*WHAT YOU SHOULD DO*. Keep only the lines where "behind" appears.

*INPUT*.
⟨
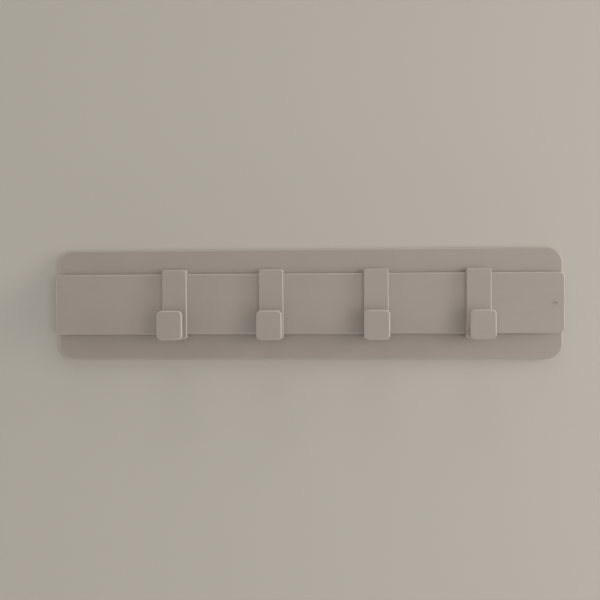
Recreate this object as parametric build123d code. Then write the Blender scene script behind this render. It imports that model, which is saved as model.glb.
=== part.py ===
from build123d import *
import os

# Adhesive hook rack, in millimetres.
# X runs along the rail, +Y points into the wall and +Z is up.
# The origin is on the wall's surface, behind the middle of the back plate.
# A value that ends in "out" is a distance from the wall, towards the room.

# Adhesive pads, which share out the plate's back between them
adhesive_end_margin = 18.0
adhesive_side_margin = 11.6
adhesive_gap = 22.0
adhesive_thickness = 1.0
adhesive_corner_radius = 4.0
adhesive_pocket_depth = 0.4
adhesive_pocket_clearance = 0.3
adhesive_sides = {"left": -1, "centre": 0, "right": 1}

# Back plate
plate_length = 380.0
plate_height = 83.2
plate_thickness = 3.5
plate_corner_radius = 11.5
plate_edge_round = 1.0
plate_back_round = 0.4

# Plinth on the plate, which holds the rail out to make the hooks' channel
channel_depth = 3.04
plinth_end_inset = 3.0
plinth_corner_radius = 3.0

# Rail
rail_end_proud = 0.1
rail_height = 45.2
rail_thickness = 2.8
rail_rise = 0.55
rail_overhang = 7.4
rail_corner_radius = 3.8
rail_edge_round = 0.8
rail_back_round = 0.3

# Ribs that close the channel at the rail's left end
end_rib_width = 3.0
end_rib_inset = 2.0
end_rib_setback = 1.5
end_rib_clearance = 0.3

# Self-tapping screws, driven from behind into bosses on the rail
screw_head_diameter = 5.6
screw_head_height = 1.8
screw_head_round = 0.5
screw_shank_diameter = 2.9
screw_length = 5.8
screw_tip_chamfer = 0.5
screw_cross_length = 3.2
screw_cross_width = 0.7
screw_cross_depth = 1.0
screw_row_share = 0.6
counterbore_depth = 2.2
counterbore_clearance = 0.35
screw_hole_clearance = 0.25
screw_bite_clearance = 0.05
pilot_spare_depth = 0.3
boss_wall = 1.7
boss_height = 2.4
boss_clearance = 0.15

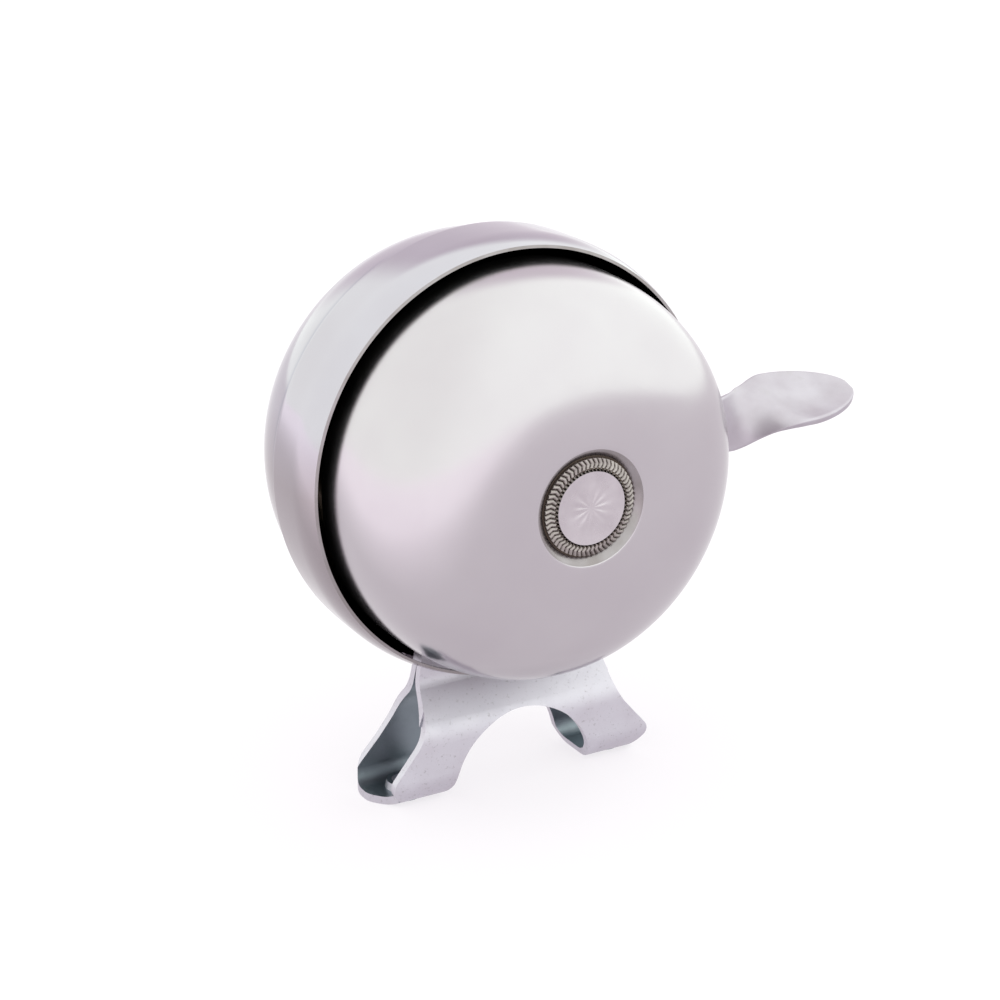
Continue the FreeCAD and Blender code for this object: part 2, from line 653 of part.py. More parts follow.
⟩
⟨
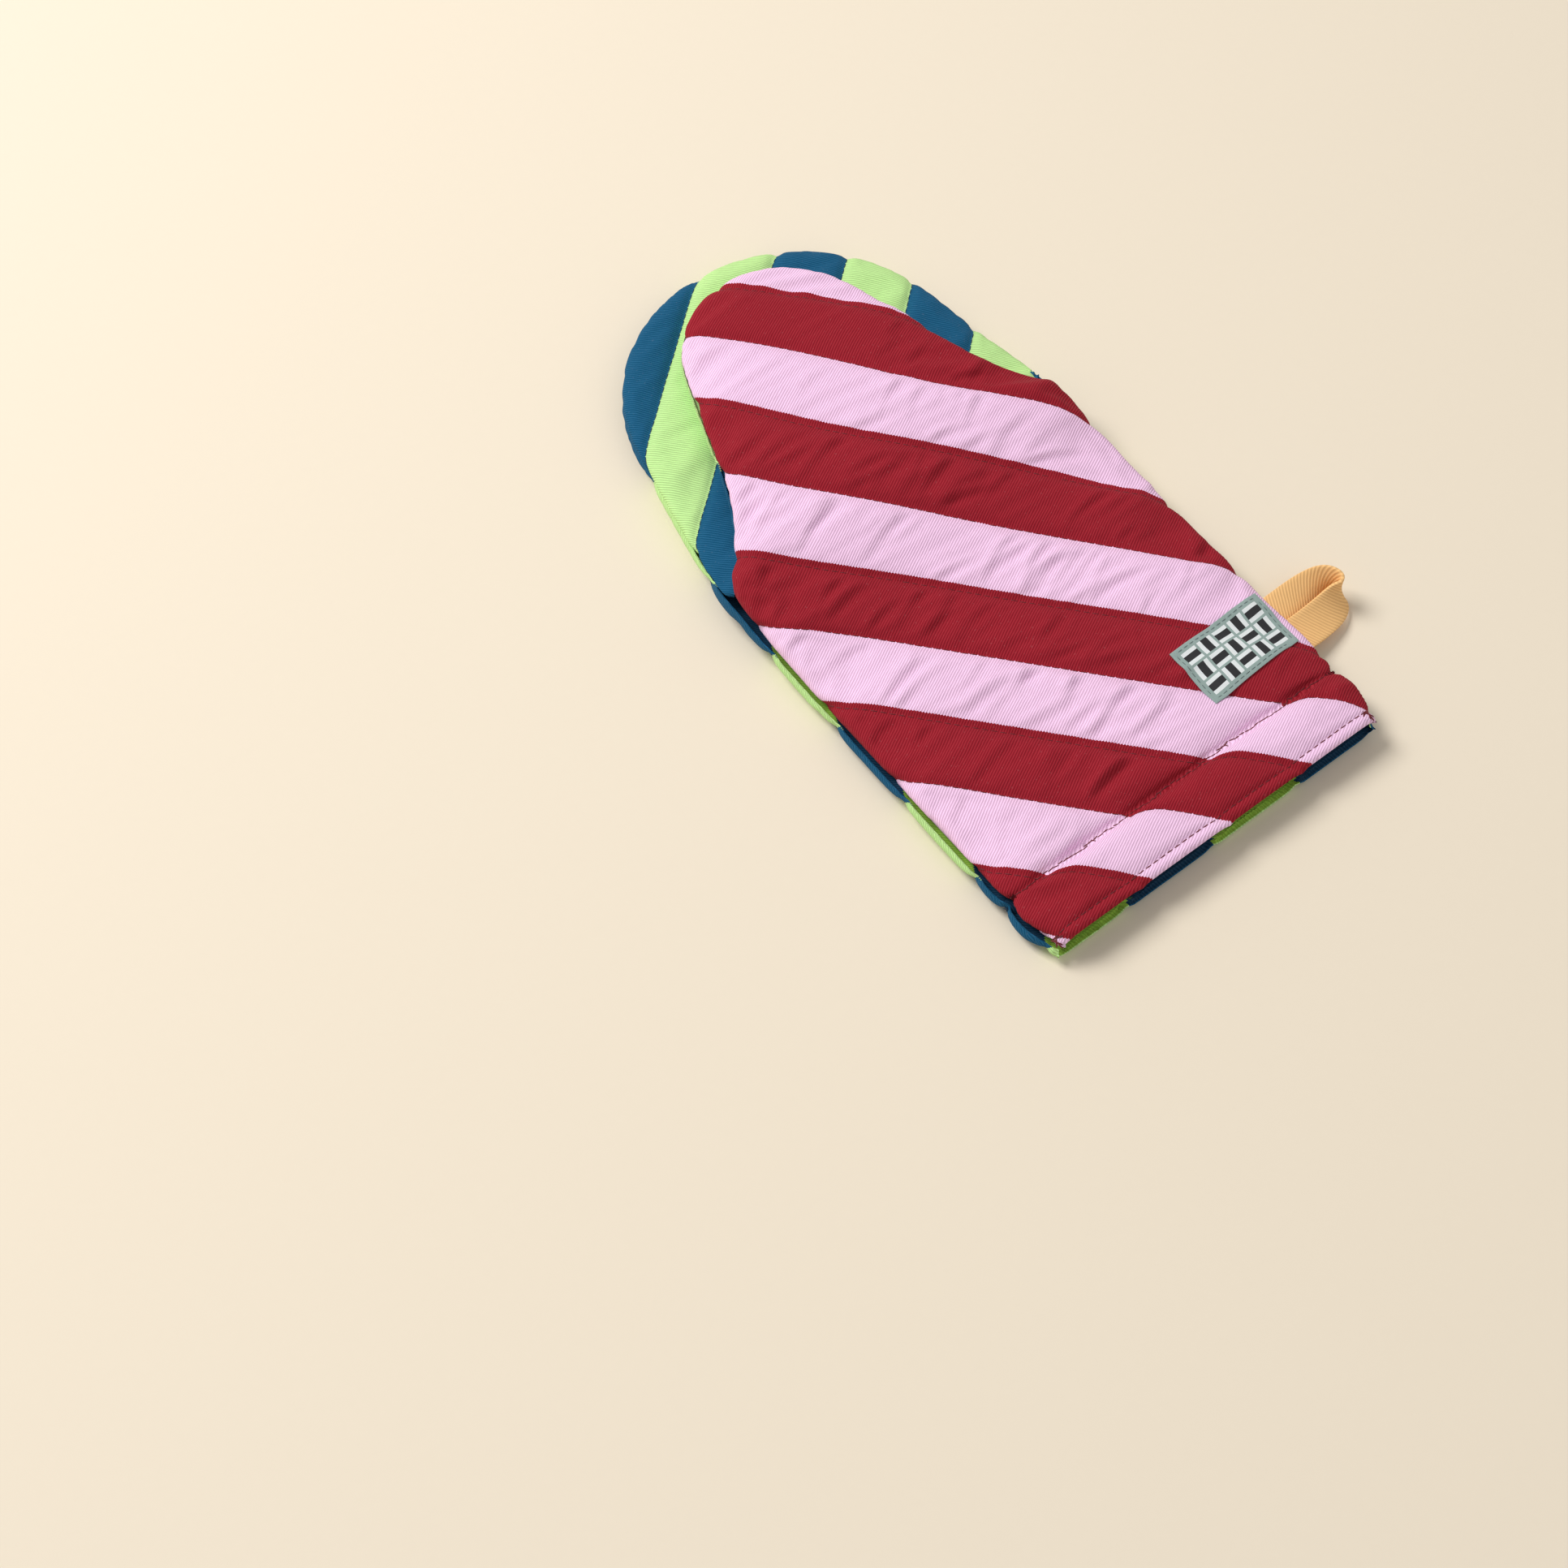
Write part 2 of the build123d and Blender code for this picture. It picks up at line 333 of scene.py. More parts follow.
⟩
*COMPLETE OUTPUT*.
Recreate this object as parametric build123d code. Then write the Blender scene script behind this render. It imports that model, which is saved as model.glb.
# The origin is on the wall's surface, behind the middle of the back plate.
# Self-tapping screws, driven from behind into bosses on the rail